Exercise inputs:
▬▬▬

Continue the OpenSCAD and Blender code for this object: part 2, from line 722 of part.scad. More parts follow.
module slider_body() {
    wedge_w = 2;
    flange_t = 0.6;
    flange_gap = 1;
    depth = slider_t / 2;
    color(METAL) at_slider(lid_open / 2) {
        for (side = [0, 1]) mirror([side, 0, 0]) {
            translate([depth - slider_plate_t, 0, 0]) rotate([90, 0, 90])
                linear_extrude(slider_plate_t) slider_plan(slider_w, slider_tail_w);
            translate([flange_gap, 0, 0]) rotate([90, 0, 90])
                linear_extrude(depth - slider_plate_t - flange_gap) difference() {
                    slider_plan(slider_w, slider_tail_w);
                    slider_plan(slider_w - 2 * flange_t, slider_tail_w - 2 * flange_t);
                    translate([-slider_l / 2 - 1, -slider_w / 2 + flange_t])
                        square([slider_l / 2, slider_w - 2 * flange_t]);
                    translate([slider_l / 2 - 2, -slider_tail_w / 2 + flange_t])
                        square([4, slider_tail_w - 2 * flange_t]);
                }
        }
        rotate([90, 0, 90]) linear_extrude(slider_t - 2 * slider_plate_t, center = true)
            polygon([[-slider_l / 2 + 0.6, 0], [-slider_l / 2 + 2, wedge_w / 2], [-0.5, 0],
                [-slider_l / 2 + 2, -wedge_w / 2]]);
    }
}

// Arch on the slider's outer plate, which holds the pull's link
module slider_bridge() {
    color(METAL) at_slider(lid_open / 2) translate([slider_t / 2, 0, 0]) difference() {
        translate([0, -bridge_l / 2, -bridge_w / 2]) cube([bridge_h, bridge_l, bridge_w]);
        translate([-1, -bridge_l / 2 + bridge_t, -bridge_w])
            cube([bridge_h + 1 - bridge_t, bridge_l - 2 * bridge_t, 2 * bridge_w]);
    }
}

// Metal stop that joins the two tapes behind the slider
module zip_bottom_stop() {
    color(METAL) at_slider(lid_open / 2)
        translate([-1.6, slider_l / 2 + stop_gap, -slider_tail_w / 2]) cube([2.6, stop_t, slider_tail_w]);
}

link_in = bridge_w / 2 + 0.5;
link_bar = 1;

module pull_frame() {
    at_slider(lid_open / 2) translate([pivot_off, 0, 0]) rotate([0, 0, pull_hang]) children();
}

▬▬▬

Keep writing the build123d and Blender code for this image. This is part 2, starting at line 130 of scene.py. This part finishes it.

▬▬▬

Exercise aim: Where does the word "this" appear? Return each line that holds it.

Exercise output:
Continue the OpenSCAD and Blender code for this object: part 2, from line 722 of part.scad. More parts follow.
Keep writing the build123d and Blender code for this image. This is part 2, starting at line 130 of scene.py. This part finishes it.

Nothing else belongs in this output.